** start **
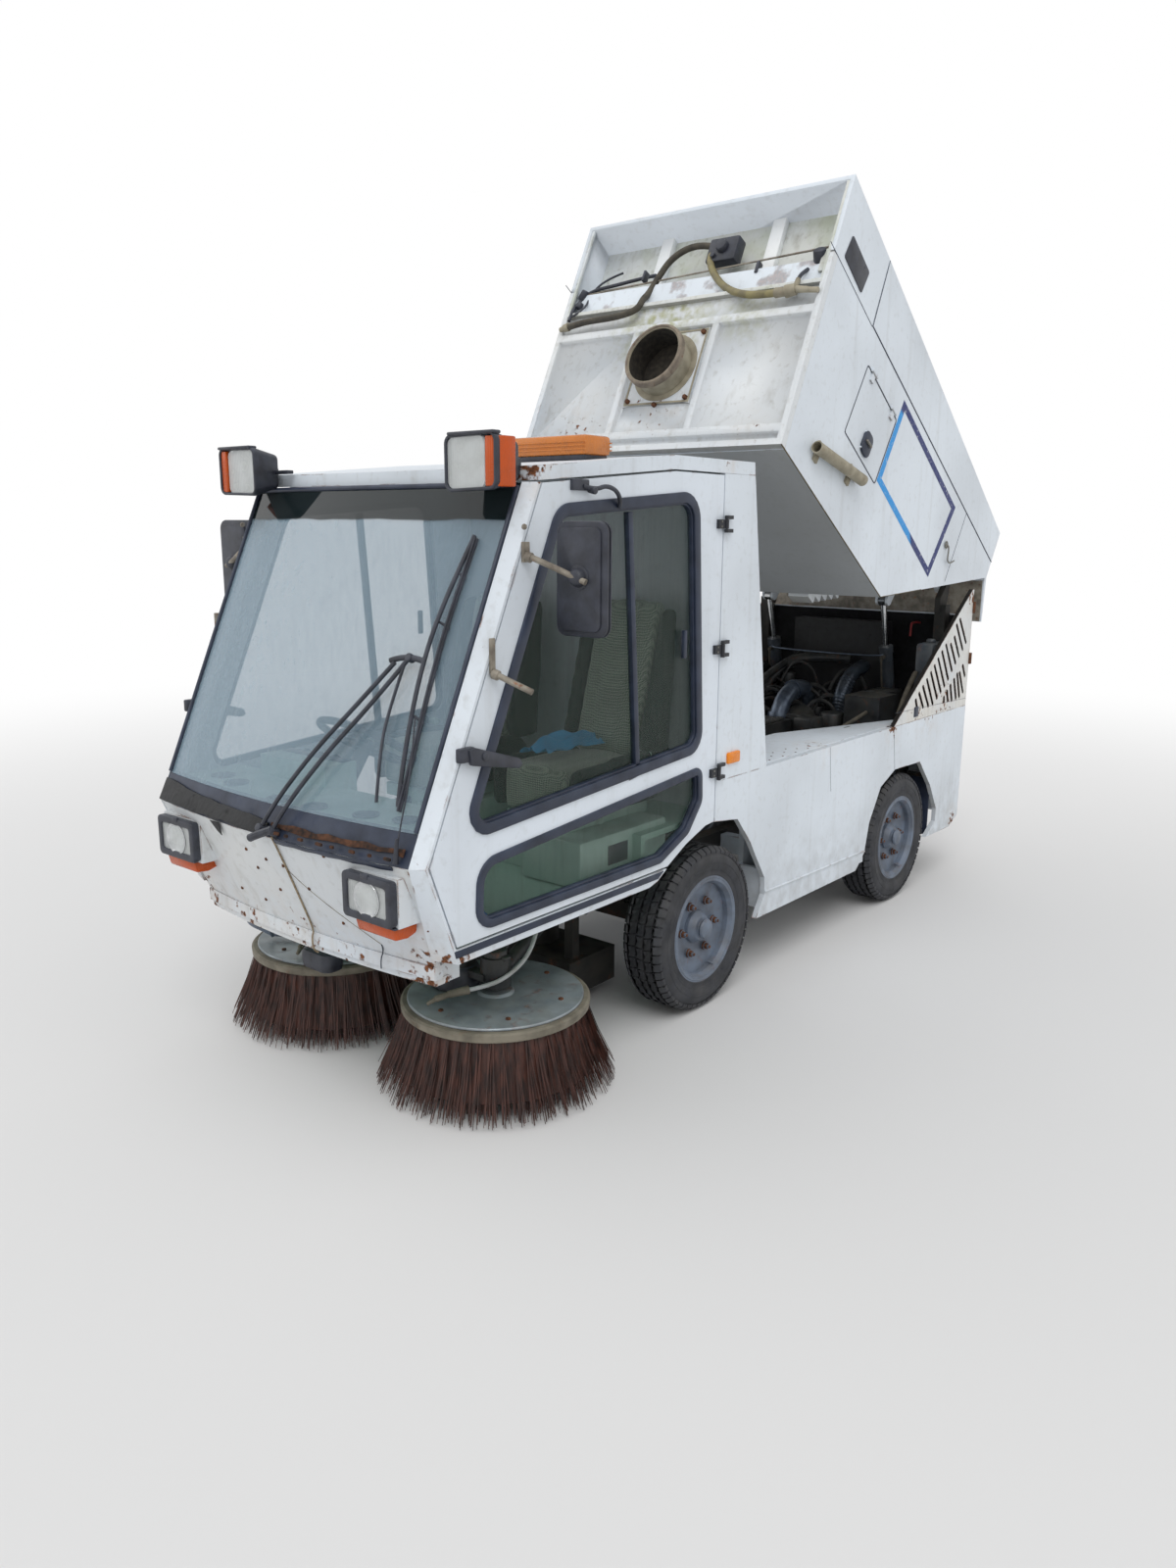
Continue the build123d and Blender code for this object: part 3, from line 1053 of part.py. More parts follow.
NODES = {
    "chassis_frame": chassis_frame,
    "side_panels": lambda: both(side_pod()),
    "grille_panels": lambda: both(grille_left()),
    "rear_panel": lambda: group(rear_panel(), tail_lamps()),
    "engine": engine,
    "radiator": radiator,
    "fan_and_tank": fan_housing,
    "cab_roof": cab_roof,
    "cab_pillars": lambda: both(cab_pillar()),
    "cab_floor": cab_floor,
    "cab_back": cab_back,
    "windscreen": windscreen,
    "cowl": cowl,
    "nose_panel": nose_panel,
    "apron": apron,
    "front_lamps": lambda: group(headlamps(), turn_lamps()),
    "roof_lamps": lambda: group(work_lamps(), beacon()),
    "wipers": wipers,
    "dashboard": dashboard,
    "steering_wheel": steering,
    "seats": lambda: group(seat_with_base(-1), seat_with_base(1)),
    "door_left": door_left,
    "door_right": lambda: mirror_x(door_left()),
    "door_glass_left": door_glass_left,
    "door_glass_right": lambda: mirror_x(door_glass_left()),
    "mirror_left": mirror_left,
    "mirror_right": lambda: mirror_x(mirror_left()),
    "front_axle": front_axle,
    "rear_axle": rear_axle,
    "knuckle_left": knuckle_left,
    "knuckle_right": lambda: mirror_x(knuckle_left()),
    "track_rod": track_rod,
    "brush_arm_left": lambda: brush_arm(1),
    "brush_arm_right": lambda: brush_arm(-1),
    "brush_left": lambda: brush_plate(1) + bristles(1),
    "brush_right": lambda: brush_plate(-1) + bristles(-1),
    "suction_nozzle": nozzle,
    "suction_duct": suction_duct,
    "hopper_body": lambda: raised(hopper_body() + lip()),
    "hopper_front": lambda: raised(hopper_front()),
    "inlet_spigot": lambda: raised(inlet_spigot()),
    "hopper_hood": lambda: raised(hopper_hood()),
    "hopper_pipes": lambda: raised(hopper_pipes()),
    "hopper_lid": lambda: raised(lid()),
    "hatch_left": lambda: raised(hatch_left()),
    "hatch_right": lambda: raised(mirror_x(hatch_left())),
    "side_tube": lambda: raised(side_tube()),
    "lift_barrels": barrels,
    "lift_rods": rods,
}
for place, y in (("front", FRONT_AXLE_Y), ("rear", REAR_AXLE_Y)):
    for name, side in (("left", 1), ("right", -1)):
        NODES[f"tyre_{place}_{name}"] = lambda s=side, y=y: tyre(s, y)
        NODES[f"rim_{place}_{name}"] = lambda s=side, y=y: rim(s, y)

# The drawing's datum lies a little ahead of the middle of the whole vehicle, which is the part's origin.
FRONT_END = SCREEN_LOW[0] - SCREEN_BOW
REAR_END = turned(*HOP_E, -TIP_REST)[0]
MIDDLE_Y = (FRONT_END + REAR_END) / 2

os.makedirs("parts", exist_ok=True)
for node, make in NODES.items():
    export_step(Pos(0, -MIDDLE_Y, 0) * make(), f"parts/{node}.step")
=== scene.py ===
"""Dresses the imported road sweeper: finishes, glass, seals, lamps, wheels, brushes, cab and engine bay.

Sizes are in millimetres of the part's own drawing and turned to metres of the frame by at() and tip().
"""
import math
import random

import bpy
from mathutils import Matrix, Vector


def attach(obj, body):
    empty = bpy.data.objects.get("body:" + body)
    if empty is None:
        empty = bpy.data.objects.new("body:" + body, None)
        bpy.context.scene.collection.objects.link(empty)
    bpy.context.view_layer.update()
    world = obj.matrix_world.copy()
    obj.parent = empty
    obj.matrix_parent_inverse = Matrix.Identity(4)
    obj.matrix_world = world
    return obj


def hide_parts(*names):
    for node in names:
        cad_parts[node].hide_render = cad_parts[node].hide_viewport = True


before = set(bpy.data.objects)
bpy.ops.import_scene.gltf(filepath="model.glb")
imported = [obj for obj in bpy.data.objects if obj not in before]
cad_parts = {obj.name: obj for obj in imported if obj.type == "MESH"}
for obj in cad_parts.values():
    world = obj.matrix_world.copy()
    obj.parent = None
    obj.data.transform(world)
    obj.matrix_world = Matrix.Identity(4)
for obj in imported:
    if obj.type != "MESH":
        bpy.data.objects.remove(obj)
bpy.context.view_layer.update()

bl_info = {
    "name": "Compact Road Sweeper",
    "version": (1, 0, 0),
    "blender": (4, 5, 0),
    "location": "View3D > Sidebar > Sweeper",
    "description": "Builds the trim and finishes of a compact road sweeper around its frame",
    "category": "Object",
}

# Drawing station of the frame's origin, and the hopper's hinge with the angle it is tipped by at rest.
MIDDLE_Y = 26.64
PIVOT_Y, PIVOT_Z, TIPPED = 1865.0, 1545.0, math.radians(33.0)
SIDES = ((1, "left"), (-1, "right"))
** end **
DIRECTIVE:
Nothing should be left out: repeat all of the data exactly.

WRITTEN SOLUTION:
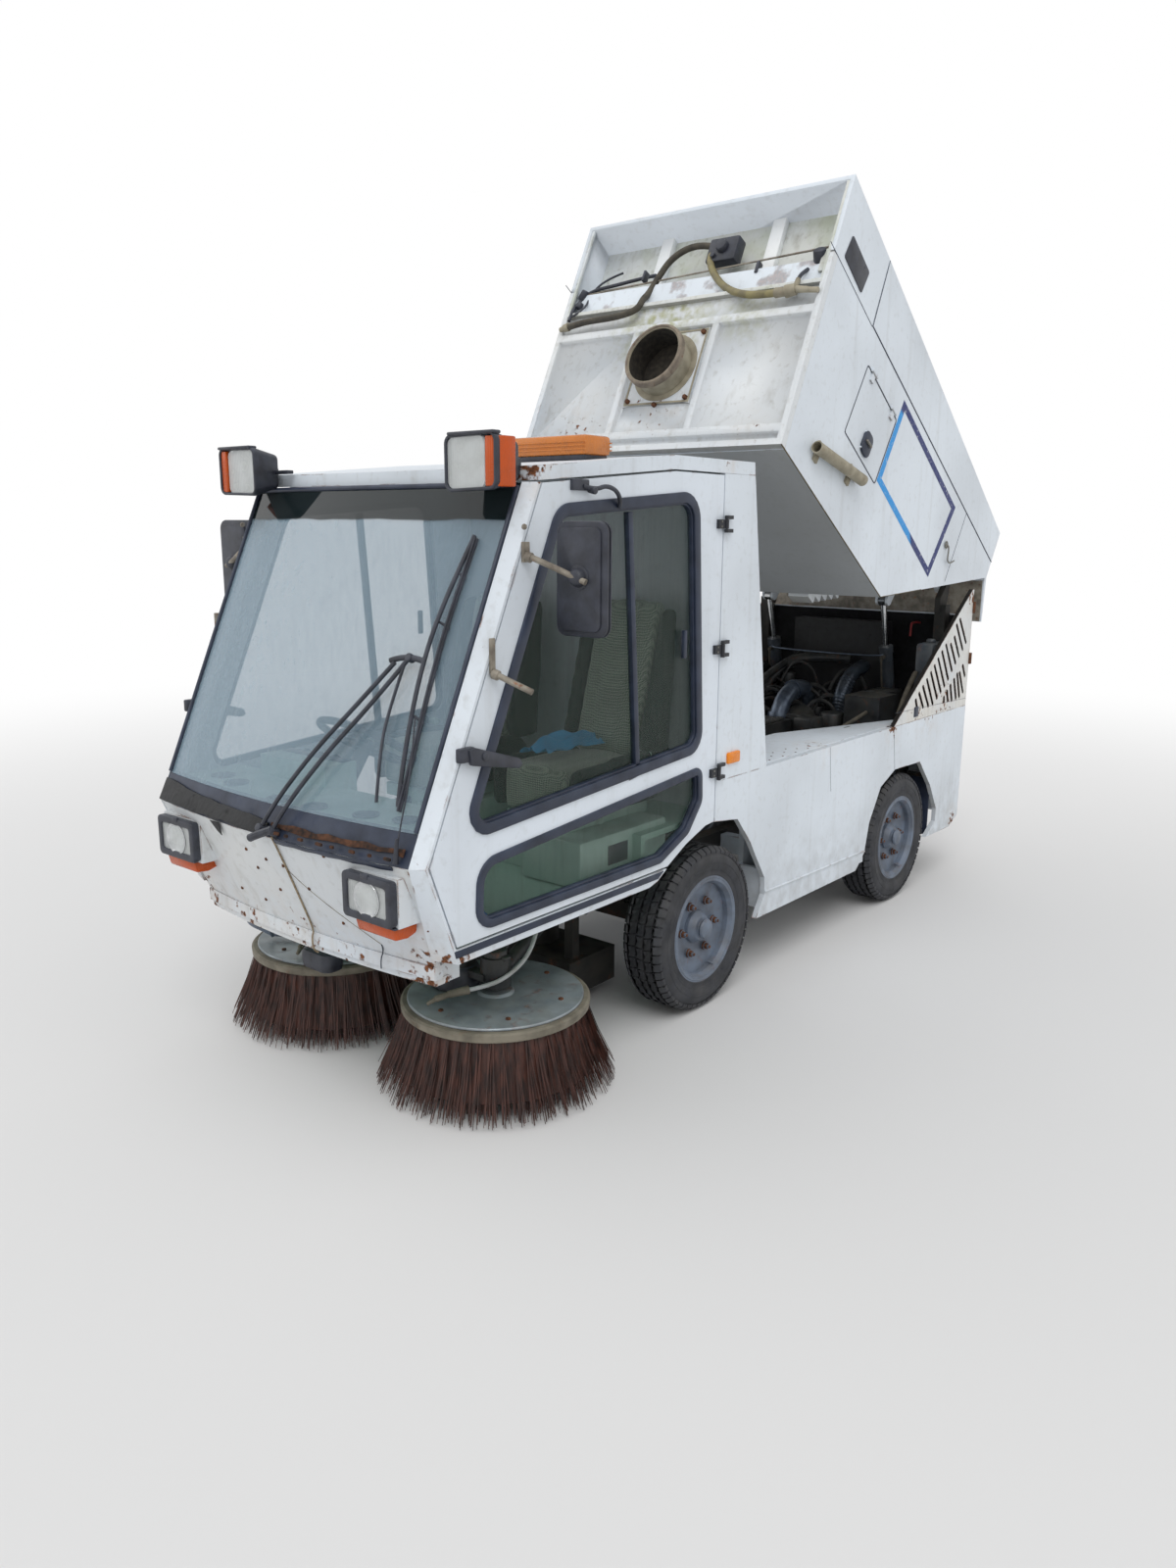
Continue the build123d and Blender code for this object: part 3, from line 1053 of part.py. More parts follow.
NODES = {
    "chassis_frame": chassis_frame,
    "side_panels": lambda: both(side_pod()),
    "grille_panels": lambda: both(grille_left()),
    "rear_panel": lambda: group(rear_panel(), tail_lamps()),
    "engine": engine,
    "radiator": radiator,
    "fan_and_tank": fan_housing,
    "cab_roof": cab_roof,
    "cab_pillars": lambda: both(cab_pillar()),
    "cab_floor": cab_floor,
    "cab_back": cab_back,
    "windscreen": windscreen,
    "cowl": cowl,
    "nose_panel": nose_panel,
    "apron": apron,
    "front_lamps": lambda: group(headlamps(), turn_lamps()),
    "roof_lamps": lambda: group(work_lamps(), beacon()),
    "wipers": wipers,
    "dashboard": dashboard,
    "steering_wheel": steering,
    "seats": lambda: group(seat_with_base(-1), seat_with_base(1)),
    "door_left": door_left,
    "door_right": lambda: mirror_x(door_left()),
    "door_glass_left": door_glass_left,
    "door_glass_right": lambda: mirror_x(door_glass_left()),
    "mirror_left": mirror_left,
    "mirror_right": lambda: mirror_x(mirror_left()),
    "front_axle": front_axle,
    "rear_axle": rear_axle,
    "knuckle_left": knuckle_left,
    "knuckle_right": lambda: mirror_x(knuckle_left()),
    "track_rod": track_rod,
    "brush_arm_left": lambda: brush_arm(1),
    "brush_arm_right": lambda: brush_arm(-1),
    "brush_left": lambda: brush_plate(1) + bristles(1),
    "brush_right": lambda: brush_plate(-1) + bristles(-1),
    "suction_nozzle": nozzle,
    "suction_duct": suction_duct,
    "hopper_body": lambda: raised(hopper_body() + lip()),
    "hopper_front": lambda: raised(hopper_front()),
    "inlet_spigot": lambda: raised(inlet_spigot()),
    "hopper_hood": lambda: raised(hopper_hood()),
    "hopper_pipes": lambda: raised(hopper_pipes()),
    "hopper_lid": lambda: raised(lid()),
    "hatch_left": lambda: raised(hatch_left()),
    "hatch_right": lambda: raised(mirror_x(hatch_left())),
    "side_tube": lambda: raised(side_tube()),
    "lift_barrels": barrels,
    "lift_rods": rods,
}
for place, y in (("front", FRONT_AXLE_Y), ("rear", REAR_AXLE_Y)):
    for name, side in (("left", 1), ("right", -1)):
        NODES[f"tyre_{place}_{name}"] = lambda s=side, y=y: tyre(s, y)
        NODES[f"rim_{place}_{name}"] = lambda s=side, y=y: rim(s, y)

# The drawing's datum lies a little ahead of the middle of the whole vehicle, which is the part's origin.
FRONT_END = SCREEN_LOW[0] - SCREEN_BOW
REAR_END = turned(*HOP_E, -TIP_REST)[0]
MIDDLE_Y = (FRONT_END + REAR_END) / 2

os.makedirs("parts", exist_ok=True)
for node, make in NODES.items():
    export_step(Pos(0, -MIDDLE_Y, 0) * make(), f"parts/{node}.step")
=== scene.py ===
"""Dresses the imported road sweeper: finishes, glass, seals, lamps, wheels, brushes, cab and engine bay.

Sizes are in millimetres of the part's own drawing and turned to metres of the frame by at() and tip().
"""
import math
import random

import bpy
from mathutils import Matrix, Vector


def attach(obj, body):
    empty = bpy.data.objects.get("body:" + body)
    if empty is None:
        empty = bpy.data.objects.new("body:" + body, None)
        bpy.context.scene.collection.objects.link(empty)
    bpy.context.view_layer.update()
    world = obj.matrix_world.copy()
    obj.parent = empty
    obj.matrix_parent_inverse = Matrix.Identity(4)
    obj.matrix_world = world
    return obj


def hide_parts(*names):
    for node in names:
        cad_parts[node].hide_render = cad_parts[node].hide_viewport = True


before = set(bpy.data.objects)
bpy.ops.import_scene.gltf(filepath="model.glb")
imported = [obj for obj in bpy.data.objects if obj not in before]
cad_parts = {obj.name: obj for obj in imported if obj.type == "MESH"}
for obj in cad_parts.values():
    world = obj.matrix_world.copy()
    obj.parent = None
    obj.data.transform(world)
    obj.matrix_world = Matrix.Identity(4)
for obj in imported:
    if obj.type != "MESH":
        bpy.data.objects.remove(obj)
bpy.context.view_layer.update()

bl_info = {
    "name": "Compact Road Sweeper",
    "version": (1, 0, 0),
    "blender": (4, 5, 0),
    "location": "View3D > Sidebar > Sweeper",
    "description": "Builds the trim and finishes of a compact road sweeper around its frame",
    "category": "Object",
}

# Drawing station of the frame's origin, and the hopper's hinge with the angle it is tipped by at rest.
MIDDLE_Y = 26.64
PIVOT_Y, PIVOT_Z, TIPPED = 1865.0, 1545.0, math.radians(33.0)
SIDES = ((1, "left"), (-1, "right"))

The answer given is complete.